Sooner or later, historical novelists have to face up to the problem of entwining fictional characters with historical figures. Kept cleverly exposes the workings of this genre convention by sitting its real Victorians--George Eliot, W. M. Thackeray, Lewis Dunbar--next to fictional characters who are themselves apparently "related" to other fictional characters. The alert reader quickly picks up on names like Bounderby, Carstairs, Crawley, Harker, Marjoribanks, and the like. Similarly, Taylor cheerfully trespasses on other novelists' territories, as when Hiram's Hospital suddenly crops up in conversation. The novel's landscape owes much to Victorian representations of London, as well as to more general Gothic conventions. And both the plot elements and various character tics should ring distant bells for many readers, ranging from Mr. Dixey's pet mouse (vague hints of Collins' Count Fosco) to the Mrs.

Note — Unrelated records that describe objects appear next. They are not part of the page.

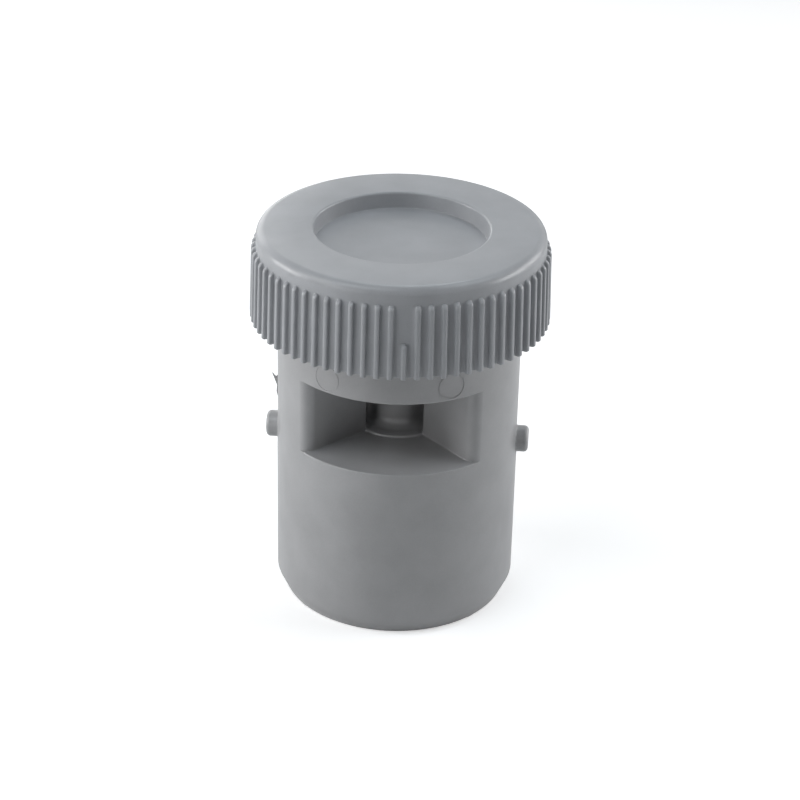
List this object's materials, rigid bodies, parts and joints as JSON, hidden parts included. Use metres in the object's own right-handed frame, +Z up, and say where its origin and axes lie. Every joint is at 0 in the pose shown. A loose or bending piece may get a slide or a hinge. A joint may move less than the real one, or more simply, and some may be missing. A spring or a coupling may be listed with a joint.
{
  "type": "air admittance valve",
  "caption": "Grey plastic air admittance valve with a plain spigot, side windows, stop pegs, a ribbed cap with a round recess, and a rubber disc that lifts off its seat.",
  "frame": {"origin": "centre of the spigot's foot, in the plane it stands on", "axes": "+Z up the valve's axis to the cap, -Y out of the front window, pegs on +X and -X"},
  "size_m": [0.0486, 0.0486, 0.0648],
  "materials": {
    "body_plastic": "moulded grey plastic, satin gloss",
    "cap_plastic": "moulded grey plastic, satin gloss",
    "rubber": "soft moulded rubber",
    "carrier_plastic": "natural moulded plastic"
  },
  "bodies": {
    "housing": {"valve_body": "body_plastic", "cap": "cap_plastic"},
    "shutter": {"membrane": "rubber", "membrane_carrier": "carrier_plastic"}
  },
  "joints": [
    {"name": "membrane_lift", "type": "slide", "parent": "housing", "child": "shutter", "axis": [0, 0, 1], "range_m": [0, 0.004]}
  ]
}
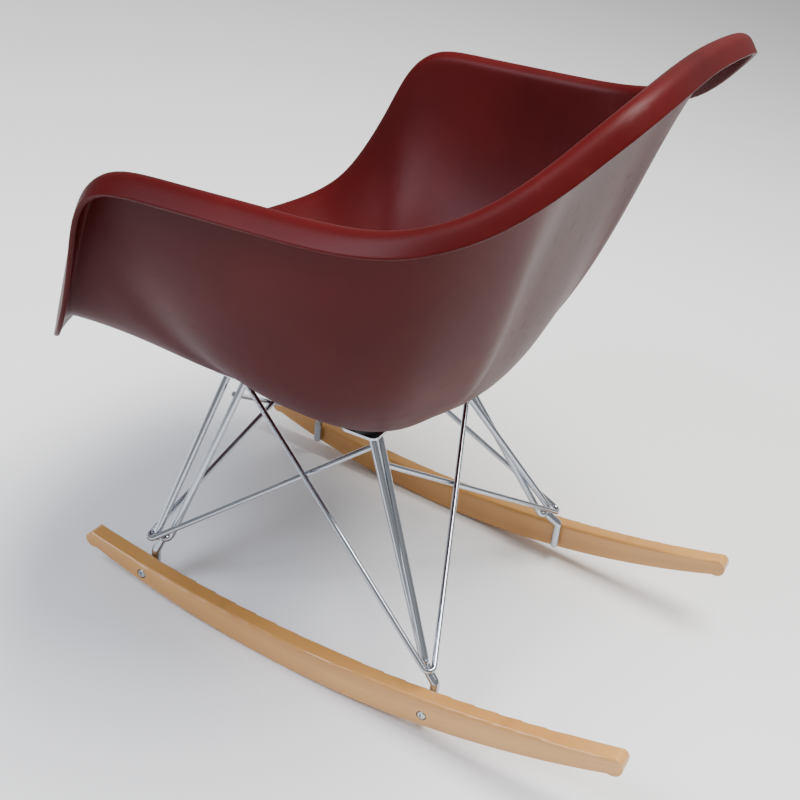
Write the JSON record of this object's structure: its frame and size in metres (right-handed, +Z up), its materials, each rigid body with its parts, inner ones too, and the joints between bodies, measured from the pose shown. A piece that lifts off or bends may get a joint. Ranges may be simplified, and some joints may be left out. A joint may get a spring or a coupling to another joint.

Ireland plot (shades of Charles Reade, Mary Elizabeth Braddon, and Charlotte Bronte; in the notes, Taylor also points out Thackeray's wife). Captain McTurk, who crops up to tie everything together, is himself a close cousin of Collins' Sergeant Cuff and Dickens' Inspector Bucket. Even the narrator's voice sounds suspiciously like Dickens', or perhaps Thackeray's on a moderately less cynical day than usual. The novel's world hovers in an in-between space, not so much historical as literary-historical.

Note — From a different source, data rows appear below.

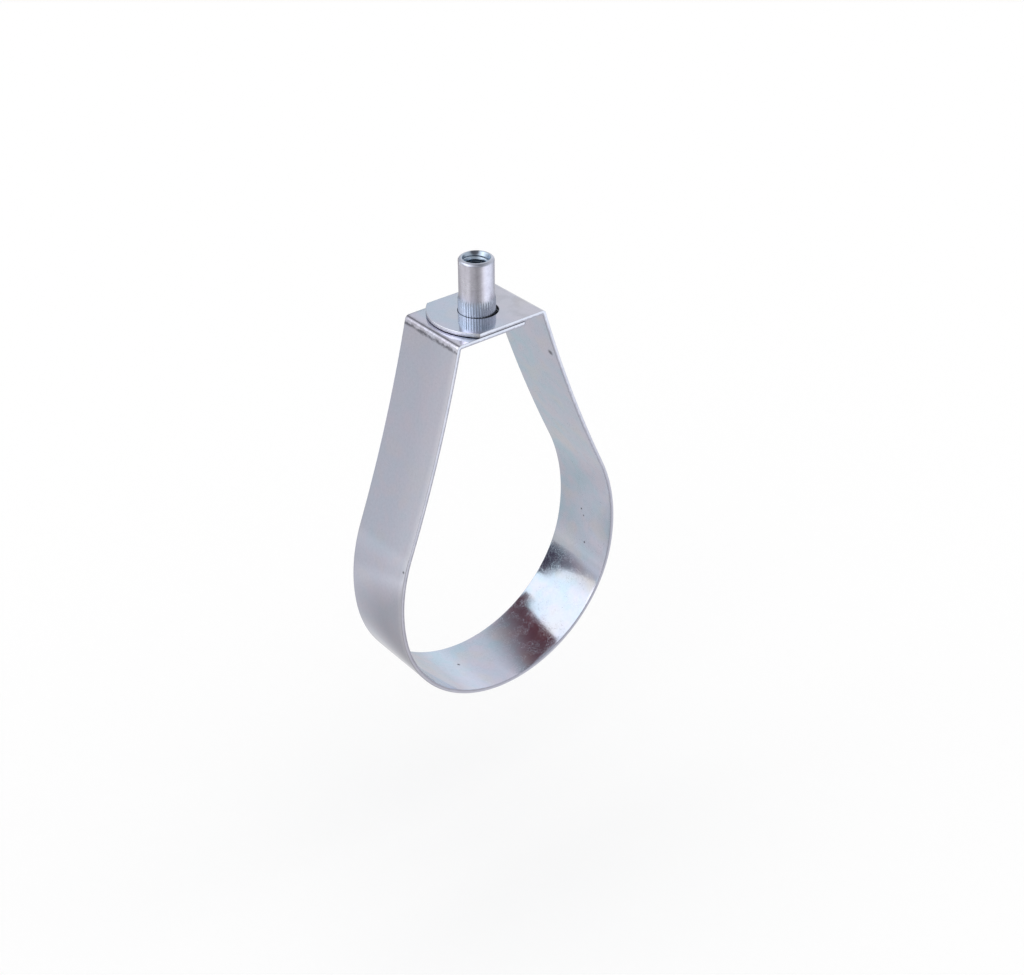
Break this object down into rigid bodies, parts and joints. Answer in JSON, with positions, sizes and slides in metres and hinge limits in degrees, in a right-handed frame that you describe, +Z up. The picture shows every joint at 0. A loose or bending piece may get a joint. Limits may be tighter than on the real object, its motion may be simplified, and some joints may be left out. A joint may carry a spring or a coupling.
{
  "type": "swivel ring hanger",
  "caption": "Pear-shaped steel strip ring that hangs a pipe from a threaded rod, turning on a knurled flanged swivel nut.",
  "frame": {"origin": "centre of the round pipe seat, at the middle of the strip's width", "axes": "+Z up along the rod, +Y along the pipe, +X to the side whose tab lies on top"},
  "size_m": [0.1076, 0.0318, 0.1865],
  "materials": {
    "plated_strip": "bright zinc plated sheet steel, satin",
    "plated_nut": "bright zinc plated, turned and knurled"
  },
  "bodies": {
    "nut": {"swivel_nut": "plated_nut"},
    "ring": {"ring_band": "plated_strip"}
  },
  "joints": [
    {"name": "ring_swivel", "type": "hinge", "parent": "nut", "child": "ring", "pos_m": [-0.0033, 0, 0.11], "axis": [0, 0, 1], "continuous": true}
  ]
}
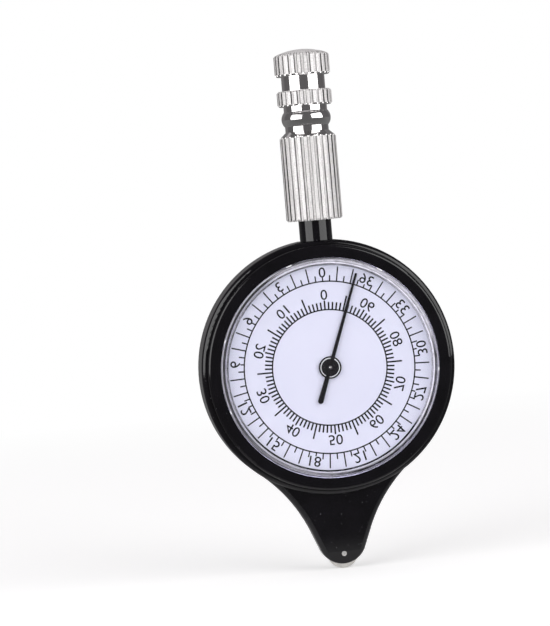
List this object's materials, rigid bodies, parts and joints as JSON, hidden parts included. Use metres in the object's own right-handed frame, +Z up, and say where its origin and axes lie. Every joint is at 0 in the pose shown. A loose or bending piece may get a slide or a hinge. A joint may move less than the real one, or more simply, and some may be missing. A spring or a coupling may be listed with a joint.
{
  "type": "opisometer map measurer",
  "caption": "Round pocket map measurer: a small wheel in a tapered foot turns a hand over a two-scale dial through a gear train, under a fluted handle.",
  "frame": {"origin": "the point where the tracing wheel touches the map, in the middle of the case's thickness", "axes": "+Z up along the handle, -Y the way the dial faces, +X to the right of someone who reads the dial"},
  "size_m": [0.043, 0.0094, 0.0878],
  "materials": {
    "case_black": "polished black moulding",
    "stem_black": "polished black",
    "crystal_clear": "clear moulded crystal",
    "dial_white": "satin white enamel with black print",
    "hand_black": "satin black",
    "bright_nickel": "bright nickel plate",
    "wheel_metal": "turned, with a fine grip on the rim",
    "train_brass": "cut brass",
    "plate_brass": "brushed brass",
    "steel": "turned steel"
  },
  "bodies": {
    "case": {"front_case": "case_black", "rear_case": "case_black", "case_screws": "steel", "bezel": "case_black", "crystal": "crystal_clear", "dial": "dial_white", "movement_plate": "plate_brass", "plate_screws": "steel", "bridge": "plate_brass", "bridge_pillars": "plate_brass", "bridge_screws": "steel", "centre_bush": "train_brass", "tension_washer": "steel", "wheel_axle": "bright_nickel", "first_arbor": "steel", "second_arbor": "steel", "stem": "stem_black", "handle": "bright_nickel"},
    "tracing_wheel": {"tracing_wheel": "wheel_metal", "wheel_pinion": "train_brass"},
    "first_wheel": {"first_gear": "train_brass", "first_pinion": "train_brass"},
    "second_wheel": {"second_gear": "train_brass", "second_pinion": "train_brass"},
    "centre_wheel": {"centre_gear": "train_brass", "centre_arbor": "steel", "hand": "hand_black", "hand_cap": "hand_black"}
  },
  "joints": [
    {"name": "hand_turn", "type": "hinge", "parent": "case", "child": "centre_wheel", "pos_m": [0, 0, 0.03425], "axis": [0, 1, 0], "continuous": true},
    {"name": "wheel_spin", "type": "hinge", "parent": "case", "child": "tracing_wheel", "pos_m": [0, 0, 0.00265], "axis": [0, 1, 0], "continuous": true},
    {"name": "first_wheel_spin", "type": "hinge", "parent": "case", "child": "first_wheel", "pos_m": [0, 0, 0.00745], "axis": [0, 1, 0], "continuous": true},
    {"name": "second_wheel_spin", "type": "hinge", "parent": "case", "child": "second_wheel", "pos_m": [0, 0, 0.01745], "axis": [0, 1, 0], "continuous": true}
  ],
  "couplings": [
    {"joint": "second_wheel_spin", "follows": "hand_turn", "ratio": -3},
    {"joint": "first_wheel_spin", "follows": "hand_turn", "ratio": 12},
    {"joint": "wheel_spin", "follows": "hand_turn", "ratio": -60}
  ]
}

As I said, the novel pays homage to the Victorian multiplot novel, but primarily by way of dismantling its assumptions. As practiced by Collins, Dickens, Eliot, Thackeray, and Trollope, among others, the multiplot novel creates the illusion of social totality: as stories interlace, characters of wildly different class, religious, gender, professional, and other backgrounds find themselves mutually implicated in each other's purportedly separate narratives. Like Collins in particular, Taylor further embodies this many-in-oneness by working several voices into the text, utilizing a narrator, diary entries, letters, newspaper reports, journal articles, and the occasional first-person speaker. Although Taylor's plot follows a roughly linear path, though, his voices frequently speak "out of turn." More notably, Kept has no moment equivalent to such revelations as the Ladislaw-Bulstrode or Lady Dedlock-Esther Summerson connections. Instead, Captain McTurk is the transparent plot device who yokes the two plots together: "Captain McTurk, to whom the coins had come in advance, placed them on a table before him together with Mr. Ireland's watch and began to wonder, as he could hardly fail to do, whether the two might not have some very singular connection" (372). McTurk could "hardly fail to do" because he's a contrivance. The characters themselves are rarely any use in this sense, since even the ones who do function in both plots (Esther the maid, Dewar the unwilling accomplice) are never more than partially aware of the fact. Moreover, the narrative conspicuously fails to wrap up its loose ends. At least one mystery goes unrevealed; Mr. Pardew is never arrested; one criminal dies and another becomes too ill to be prosecuted; Esther apparently disappears (although she then reappears); Mrs. Ireland never regains her sanity. McTurk, the conduit through which the strands of the narrative come together, cannot hold it together. The novel's ending itself unravels. Purportedly summing everything up, the narrator tells us that "[o]f Esther I know nothing at all" (436), then, just a few pages later, reveals her whereabouts. In a manner uncomfortably reminiscent of The Lord of the Rings: The Return of the King, the novel "ends," then keeps going--so that the final word rests with Appendix II, which contains the confession of the transported man who murdered Henry Ireland. By which time, Henry Ireland's murder has become the least important thing of all.